Responses to Question 11: Is there any other relevant information that you feel should be considered in monthly reports (that lobbyists will submit)?

  • Where/how the communication was made; I also saw someone lobbying the PM's office! He should and all the house and senate staff should have to do the same!!! Not just the "designated public office holders"!! THAT'S FAIR!
  • Disclosure of conflicts of interest.
  • Clearly defining "certain types of communication" A standardized e-form that could be easily completed would make this new reporting requirement manageable.
  • How much money spent or gifted and the dollar values of any material goods or services given to MPs and designated public office holders.
  • Cost of the lobbying contact.
  • This whole area should be rethought as there is too much confusion. Question 11 below is a good illustration of this confusion. Are all "oral communications" included, or is it intended that only "oral communications" which are also "arranged communications" are included and those "oral communications" which are "spontaneous communications" are intended to be excluded. The confusion in the Act and the interpretation bulletins, etc. is appalling. I am unable to answer Q 11 as I don't know what it means.
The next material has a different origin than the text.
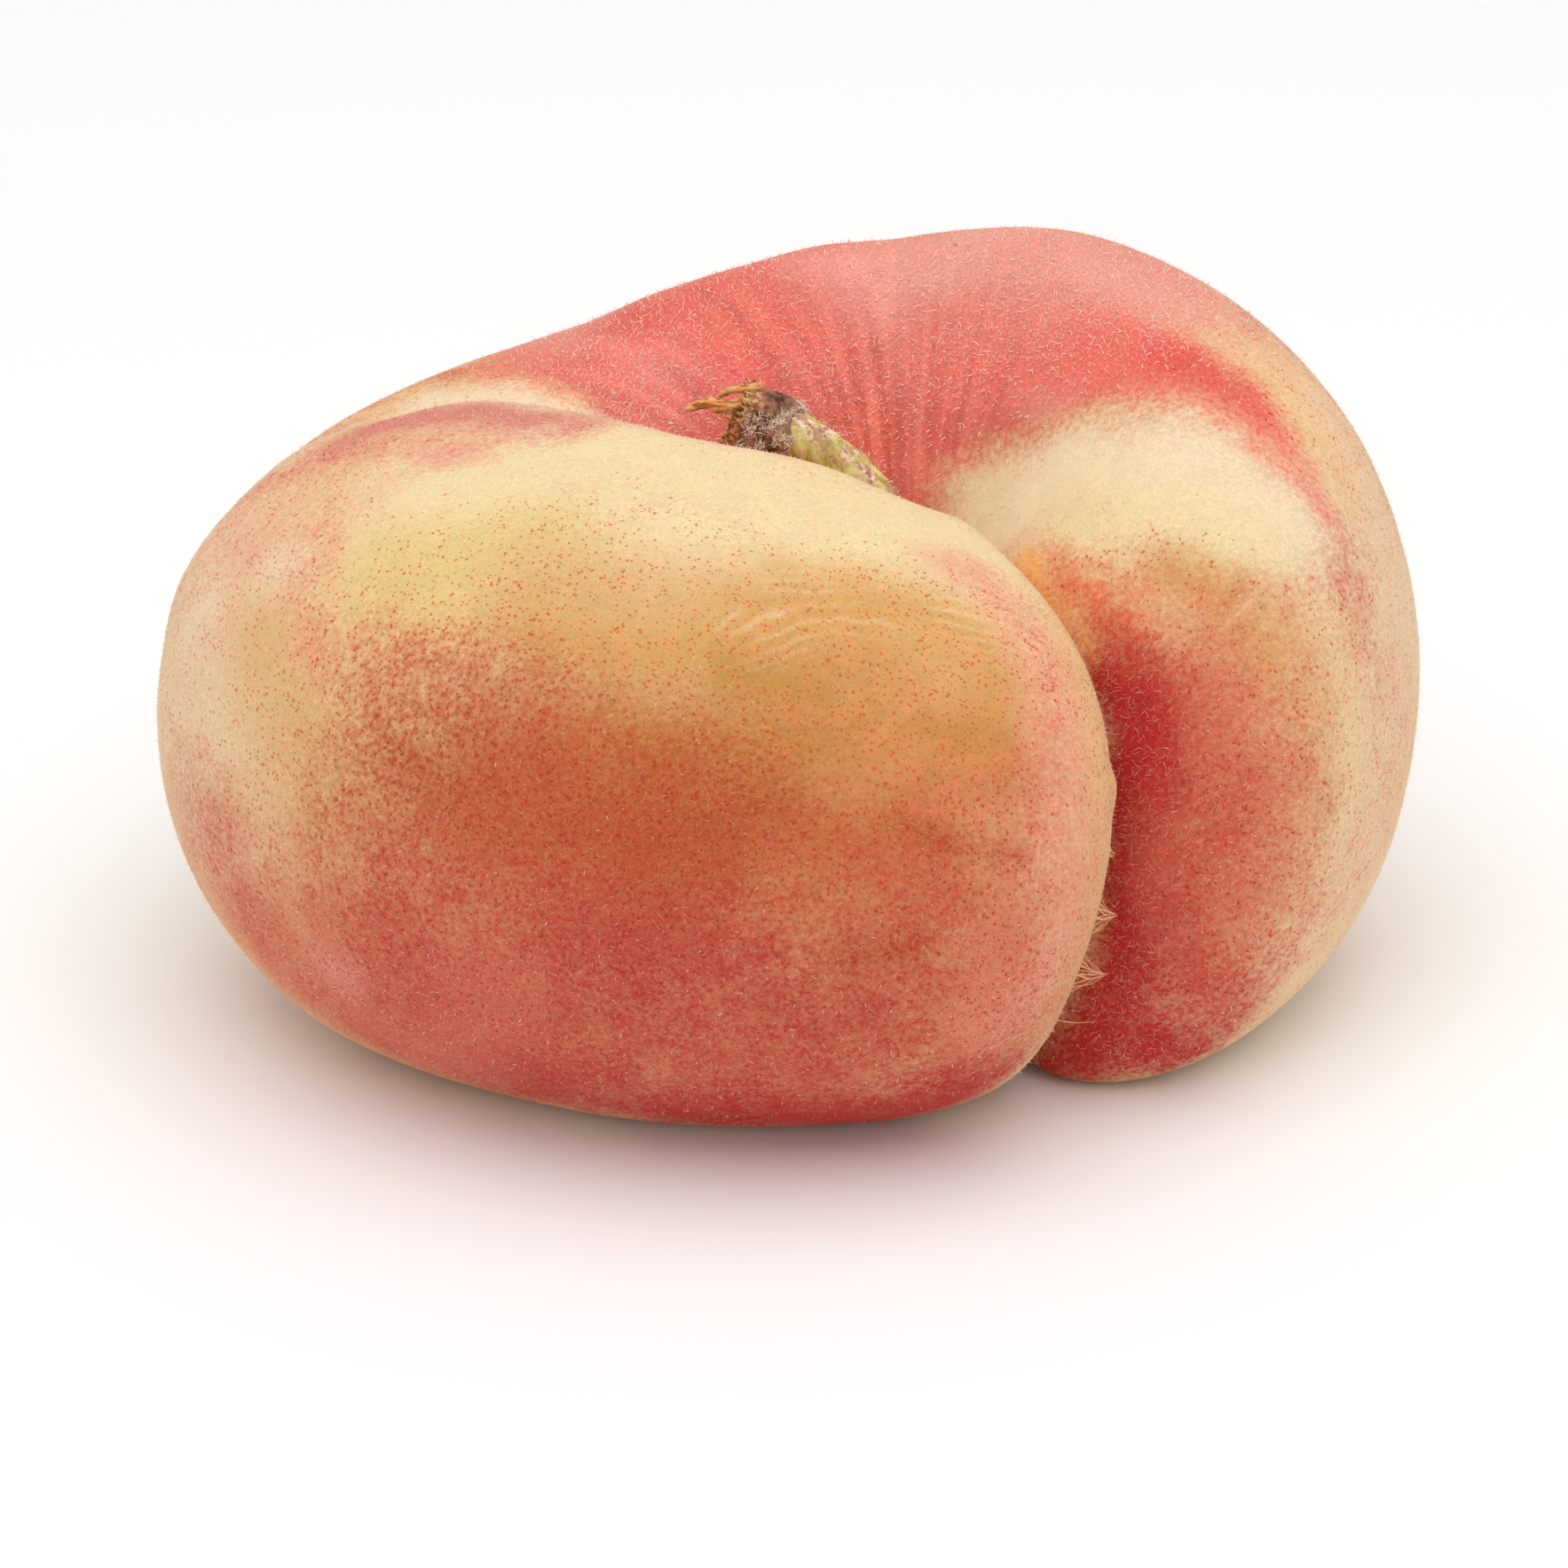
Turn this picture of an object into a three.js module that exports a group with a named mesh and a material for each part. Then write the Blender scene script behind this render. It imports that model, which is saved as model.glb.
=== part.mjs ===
import * as THREE from 'three'

// A flat (doughnut) peach that lies on its base, with its short stalk and the scrap of twig torn off with it.
// Millimetres, +Z up, standing on z = 0 with the middle of its plan at x = 0, y = 0. The fruit is a ring of flesh
// round the stalk's axis. A deep suture cleft cuts the ring at the front right, and the front cheek hangs over it.

// Driving dimensions of the fruit. The stalk's seat is the small round floor of the cavity. The cavity flares from
// it to the crest: at a flare of 1 its wall is steepest at the seat, and a higher flare gives it a flatter floor.
const AXIS = new THREE.Vector2(7, 3)
const SEAT = { radius: 2.4, height: 24 }
const CAVITY_FLARE = 1.1
const BASE_DIMPLE = 6
const FLOOR = 0

// The ring of flesh. turn is in degrees round the axis, clockwise from above, from the cleft's front side (0) to
// its right side (360). reach and belly say how far out and how high the cheek stands out most, rim and crest say
// the same of its top, and foot and sole of its underside. Where the sole is below the floor, it rests flat on it.
const RING = [
  { turn: 0, reach: 35, belly: 15, rim: 11, crest: 33.2, foot: 18.5, sole: 0.3 },
  { turn: 30, reach: 36, belly: 17, rim: 12, crest: 35.9, foot: 20, sole: -0.8 },
  { turn: 70, reach: 42.5, belly: 18, rim: 15, crest: 39.7, foot: 27, sole: -0.6 },
  { turn: 105, reach: 48.3, belly: 18.5, rim: 22.5, crest: 40.3, foot: 34, sole: -0.2 },
  { turn: 132, reach: 47, belly: 19, rim: 25.5, crest: 37.5, foot: 31, sole: 1 },
  { turn: 160, reach: 39, belly: 21, rim: 22, crest: 38, foot: 22, sole: 1.5 },
  { turn: 190, reach: 32, belly: 21, rim: 18, crest: 41.2, foot: 17, sole: 0 },
  { turn: 220, reach: 29.5, belly: 22, rim: 15, crest: 44, foot: 16, sole: -0.6 },
  { turn: 255, reach: 31.7, belly: 21, rim: 14, crest: 45.5, foot: 19, sole: -0.2 },
  { turn: 300, reach: 33, belly: 20, rim: 17, crest: 42.5, foot: 21.5, sole: 0 },
  { turn: 335, reach: 32.5, belly: 18, rim: 19, crest: 38.5, foot: 21.5, sole: -0.6 },
  { turn: 360, reach: 32, belly: 17, rim: 18, crest: 35, foot: 23, sole: -0.6 },
]

// The bottom of the cleft, which both ends of the ring fall back to. Each end curves into it over so many degrees,
// first the top of the cheek and then its side. The cleft leans: its foot lies further round to the front.
const CREASE = { reach: 19, belly: 16, rim: 11, crest: 28, foot: 18, sole: 1.5 }
const TOP_ENDS = { front: 25, right: 36 }
const SIDE_ENDS = { front: 26, right: 24 }
const CREASE_AZIMUTH = { foot: -69, top: -47 }
const CREASE_HEIGHT = 44

// The stalk's middle line, from the seat in the cavity to the scrap of twig, and that of the scrap
const GAP = 0.3
const STALK_LINE = [[7, 3, 24.6], [6.4, 3.1, 28.3], [4.7, 3.5, 31.8], [2.3, 4, 34.1], [-0.4, 4.5, 35.7]]
const STALK_RADIUS = { base: 1.7, waist: 1.2, top: 1.4 }
const SCRAP_END = [-3.9, 4.9, 37.3]
const SCRAP_RADIUS = 2
const LONG_STRIP_LINE = [[-4.6, 4.4, 37.9], [-5.5, 4.3, 37.7], [-6.4, 4.3, 37.9], [-7.3, 4.3, 37.6]]
const SHORT_STRIP_LINE = [[-3.2, 4.8, 39.5], [-4, 4.8, 39.4], [-4.8, 4.8, 39], [-5.3, 4.8, 38.5]]
const STRIP = { width: 0.8, thickness: 0.3 }

// Mesh steps
const END_STEPS = 8
const RING_STEPS = 60
const ROWS = { cavity: 11, shoulder: 10, cheek: 9, sole: 8 }
const QUARTER = 0.5 * Math.PI

const lerp = THREE.MathUtils.lerp
const radians = THREE.MathUtils.degToRad
const vector = ([x, y, z]) => new THREE.Vector3(x, y, z)

// A closed skin over rings of points, all of one count, with a single point at each end.
function closedLoft(first, rings, last) {
  const count = rings[0].length
  const points = [first, ...rings.flat(), last]
  const at = (ring, step) => 1 + ring * count + step % count
  const index = []
  for (let step = 0; step < count; step += 1) {
    index.push(0, at(0, step + 1), at(0, step))
    for (let ring = 0; ring < rings.length - 1; ring += 1) {
      const [a, b] = [at(ring, step), at(ring, step + 1)]
      const [c, d] = [at(ring + 1, step + 1), at(ring + 1, step)]
      index.push(a, b, c, a, c, d)
    }
    index.push(points.length - 1, at(rings.length - 1, step), at(rings.length - 1, step + 1))
  }
  const geometry = new THREE.BufferGeometry()
  geometry.setAttribute('position', new THREE.Float32BufferAttribute(points.flatMap((p) => p.toArray()), 3))
  geometry.setIndex(index)
  geometry.computeVertexNormals()
  return geometry
}

function piece(name, geometry, color, roughness) {
  const mesh = new THREE.Mesh(geometry, new THREE.MeshStandardMaterial({ color, roughness, metalness: 0 }))
  mesh.name = name
  return mesh
}

// The value of one key of the ring at a turn: a smooth curve through the stations.
function ringValue(key, turn) {
  const i = Math.max(RING.findIndex((station) => station.turn >= turn) - 1, 0)
  const [from, to] = [RING[i], RING[i + 1]]
  const before = RING[i - 1] ?? from
  const after = RING[i + 2] ?? to
  const span = to.turn - from.turn
  const t = (turn - from.turn) / span
  const leave = span * (to[key] - before[key]) / (to.turn - before.turn)
  const arrive = span * (after[key] - from[key]) / (after.turn - from.turn)
  const ease = t * t * (3 - 2 * t)
  return lerp(from[key], to[key], ease) + t * (1 - t) * ((1 - t) * leave - t * arrive)
}

// How full the ring is at a turn: 0 in the crease, rising like a quarter of a circle to 1 past its end.
function fullness(turn, ends) {
  const into = turn < 180 ? turn / ends.front : (360 - turn) / ends.right
  return into < 1 ? Math.sqrt(1 - (1 - into) ** 2) : 1
}

function sectionAt(turn) {
  const top = fullness(turn, TOP_ENDS)
  const side = fullness(turn, SIDE_ENDS)
  const value = (key, full) => lerp(CREASE[key], ringValue(key, turn), full)
  return {
    rim: value('rim', top),
    crest: value('crest', top),
    reach: value('reach', side),
    belly: value('belly', side),
    foot: value('foot', side),
    sole: value('sole', side),
  }
}

// One section of the skin, from the seat up to the crest, out over the shoulder, down the cheek and in under the
// sole, as [distance from the axis, height] pairs.
function meridian(section) {
  const { rim, crest, reach, belly, foot, sole } = section
  const pairs = []
  for (let i = 0; i <= ROWS.cavity; i += 1) {
    const t = i / ROWS.cavity
    pairs.push([lerp(SEAT.radius, rim, t), lerp(SEAT.height, crest, 1 - (1 - t ** CAVITY_FLARE) ** 2)])
  }
  for (let i = 1; i <= ROWS.shoulder; i += 1) {
    const angle = QUARTER * i / ROWS.shoulder
    pairs.push([lerp(rim, reach, Math.sin(angle)), lerp(belly, crest, Math.cos(angle))])
  }
  for (let i = 1; i <= ROWS.cheek; i += 1) {
    const angle = QUARTER * i / ROWS.cheek
    pairs.push([lerp(foot, reach, Math.cos(angle)), lerp(belly, sole, Math.sin(angle))])
  }
  for (let i = 1; i < ROWS.sole; i += 1) {
    const t = 1 - i / ROWS.sole
    pairs.push([foot * t, lerp(sole, BASE_DIMPLE, (1 - t ** 2) ** 2)])
  }
  return pairs
}

// The turns of the sections: close together where the two ends of the ring curve into the crease.
function sectionTurns() {
  const into = (end, i) => end * (1 - Math.cos(QUARTER * i / END_STEPS))
  const turns = []
  for (let i = 0; i <= END_STEPS; i += 1) turns.push(into(SIDE_ENDS.front, i))
  for (let i = 1; i < RING_STEPS; i += 1) turns.push(lerp(SIDE_ENDS.front, 360 - SIDE_ENDS.right, i / RING_STEPS))
  for (let i = END_STEPS; i >= 1; i -= 1) turns.push(360 - into(SIDE_ENDS.right, i))
  return turns
}

// A point of the skin. Near the crease the section is swung round the axis with the height, so the cleft leans.
function skinPoint(turn, [out, height]) {
  const near = (0.5 + 0.5 * Math.cos(radians(turn))) ** 2
  const middle = 0.5 * (CREASE_AZIMUTH.foot + CREASE_AZIMUTH.top)
  const swing = (CREASE_AZIMUTH.top - CREASE_AZIMUTH.foot) * (height / CREASE_HEIGHT - 0.5)
  const azimuth = radians(middle + swing * near - turn)
  const x = AXIS.x + out * Math.cos(azimuth)
  const y = AXIS.y + out * Math.sin(azimuth)
  return new THREE.Vector3(x, y, Math.max(height, FLOOR))
}

function makeFruit() {
  const turns = sectionTurns()
  const sections = turns.map((turn) => meridian(sectionAt(turn)))
  const rings = sections[0].map((_, row) => turns.map((turn, i) => skinPoint(turn, sections[i][row])))
  const seat = new THREE.Vector3(AXIS.x, AXIS.y, SEAT.height)
  const dimple = new THREE.Vector3(AXIS.x, AXIS.y, BASE_DIMPLE)
  return piece('fruit', closedLoft(seat, rings, dimple), 0xe08a62, 0.8)
}

// Rings along a curve. out(along, angle) is a ring's distance from the curve at that angle.
function sweptRings(curve, steps, sides, out) {
  const frames = curve.computeFrenetFrames(steps)
  return Array.from({ length: steps + 1 }, (_, i) => Array.from({ length: sides }, (__, k) => {
    const angle = 4 * QUARTER * k / sides
    const distance = out(i / steps, angle)
    const point = curve.getPointAt(i / steps)
    point.addScaledVector(frames.normals[i], distance * Math.cos(angle))
    return point.addScaledVector(frames.binormals[i], distance * Math.sin(angle))
  }))
}

// The green stalk: thick where it leaves the fruit, thinner at its waist, and ridged all along.
function makeStalk() {
  const curve = new THREE.CatmullRomCurve3(STALK_LINE.map(vector))
  const rings = sweptRings(curve, 16, 14, (along, angle) => {
    const { base, waist, top } = STALK_RADIUS
    const radius = lerp(lerp(base, waist, Math.min(along * 3, 1)), top, along ** 3)
    return radius * (1 + 0.05 * Math.cos(3 * angle + 4 * along))
  })
  return piece('stalk', closedLoft(curve.getPointAt(0), rings, curve.getPointAt(1)), 0xb9bf6a, 0.7)
}

// The scrap of twig: a knobbly woody lump whose torn end is hollow.
function makeTwigScrap() {
  const stalkTop = vector(STALK_LINE.at(-1))
  const tornEnd = vector(SCRAP_END)
  const direction = tornEnd.clone().sub(stalkTop).normalize()
  const curve = new THREE.LineCurve3(stalkTop.addScaledVector(direction, GAP), tornEnd)
  const outside = sweptRings(curve, 8, 14, (along, angle) => {
    const swell = lerp(0.65, 1, Math.sin(QUARTER * Math.min(2 * along, 1)))
    return SCRAP_RADIUS * swell * (1 + 0.09 * Math.cos(3 * angle + 5 * along) - 0.15 * along ** 4)
  })
  const hollow = [0.6, 0.35].map((size, i) => {
    const middle = tornEnd.clone().addScaledVector(direction, -0.6 - 0.6 * i)
    return outside.at(-1).map((point) => middle.clone().add(point.clone().sub(tornEnd).multiplyScalar(size)))
  })
  const bottom = tornEnd.clone().addScaledVector(direction, -1.4)
  return piece('twig_scrap', closedLoft(curve.getPointAt(0), [...outside, ...hollow], bottom), 0x6b4a3c, 0.9)
}

// A torn strip of bark: a flat section along a bent line, narrowing to its tip.
function makeStrip(name, line) {
  const curve = new THREE.CatmullRomCurve3(line.map(vector))
  const rings = sweptRings(curve, 8, 8, (along, angle) => {
    const taper = lerp(1, 0.35, along ** 2)
    const across = 0.5 * STRIP.width * taper
    const through = 0.5 * STRIP.thickness
    return across * through / Math.hypot(through * Math.sin(angle), across * Math.cos(angle))
  })
  return piece(name, closedLoft(curve.getPointAt(0), rings, curve.getPointAt(1)), 0xc07a3a, 0.8)
}

const group = new THREE.Group()
group.add(makeFruit())
group.add(makeStalk())
group.add(makeTwigScrap())
group.add(makeStrip('bark_strip_long', LONG_STRIP_LINE))
group.add(makeStrip('bark_strip_short', SHORT_STRIP_LINE))

// Bring the middle of the plan to the origin.
const middle = new THREE.Box3().setFromObject(group).getCenter(new THREE.Vector3())
group.position.set(-middle.x, -middle.y, 0)
export default group
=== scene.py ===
import math
import random

import bmesh
import bpy
import numpy as np
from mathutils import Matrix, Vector, noise
from mathutils.bvhtree import BVHTree


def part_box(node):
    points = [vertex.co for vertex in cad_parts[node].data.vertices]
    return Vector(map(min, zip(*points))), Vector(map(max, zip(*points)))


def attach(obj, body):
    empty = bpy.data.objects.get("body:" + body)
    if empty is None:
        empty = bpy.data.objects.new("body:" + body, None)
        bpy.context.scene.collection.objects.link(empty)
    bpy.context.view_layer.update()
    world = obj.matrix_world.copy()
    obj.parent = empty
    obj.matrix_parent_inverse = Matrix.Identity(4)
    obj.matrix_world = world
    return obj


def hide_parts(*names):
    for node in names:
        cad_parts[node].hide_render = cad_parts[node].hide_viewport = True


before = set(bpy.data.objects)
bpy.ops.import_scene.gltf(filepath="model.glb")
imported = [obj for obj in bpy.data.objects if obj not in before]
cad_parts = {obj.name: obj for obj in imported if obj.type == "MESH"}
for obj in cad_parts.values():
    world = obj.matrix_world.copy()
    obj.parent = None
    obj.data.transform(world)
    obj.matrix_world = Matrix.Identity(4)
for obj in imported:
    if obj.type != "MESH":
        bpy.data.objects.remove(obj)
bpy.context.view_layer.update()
scene = bpy.context.scene


# ---- The table and the light tent ----
# The fruit lies on a plain white table inside a light tent: even white light from all round, and one broad
# soft lamp above it and a little in front. None of this is part of the fruit.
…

  • Mode of communication.
  • Client Confidentiality as to subject matter is always a concern.
  • All communication.
  • A list of all communications, formal and informal, including participation at events such as golf tournaments and public activities.
  • Foreign lobbying activities.
  • Latest update.
  • All of the existing Lobbyists Registration Act requirements as well as a clear definition of who the client is and who they represent (to provide transparency of intent).
  • Federal Officials should also submit monthly reports.
  • Time spent in government as MP or civil servant.
  • The client's name for whom the lobbying activities were done.
  • Other recipients of the same or essentially the same communication.
  • ALL communication (no exemptions).
  • Relationship or former relationship with lobbied person (personal or professional).
  • Names of members of Parliament (Senate and House) including parliamentary secretaries that they have contact with.
  • Members of Parliament (Senate and House) including parliamentary secretaries; and House, Senate and Library officers and staff that are contacted for lobbying purposes.
  • I want it to include all "incidental conversations as well".
  • Their compensation levels for their work.
  • All elected officials, all MPs.
  • ALL, not just certain types of communication, period.
  • The name of the lobbyist who made the contact and particularly explain what is meant by "particulars".
  • Communication type: Arranged or Ad-hoc communication. Oral or written communication.
  • What they where promised.
  • MPs and staff should not be excluded.
  • Contact with ANY senior level civil servant who is in a position to influence public policy outcomes and/or government procurement decisions.
  • Members of Parliament and parliamentary secretaries should be included as designated public office holders... obviously MPs are lobbied as well. Also, lobbyists should disclose whether or not the meeting/communication has led to a new point of contact or referral within the government for follow-up. This will establish a chain of communication as a lobbying initiative progresses and is in the best interests of public accountability.
  • Any entreating also reports from MPs.
  • Outcome desired by lobbyists as a result or their activity.
  • Any specific changes to legislation or regulations they are seeking. An estimate of the benefit to their client or employer if the change is made.
  • Were incentives offered to public office holders including meals, trips and things, such as golf games and free tickets.
  • What they are lobbying for (desired result).
  • Age, height and weight.
  • The yearly budget of each lobbyist.
  • Name of the lobbyist involved in the communication, if in-house lobbying is involved (2) location of communication, if oral.
  • Who was part of the communication or copied on the communication.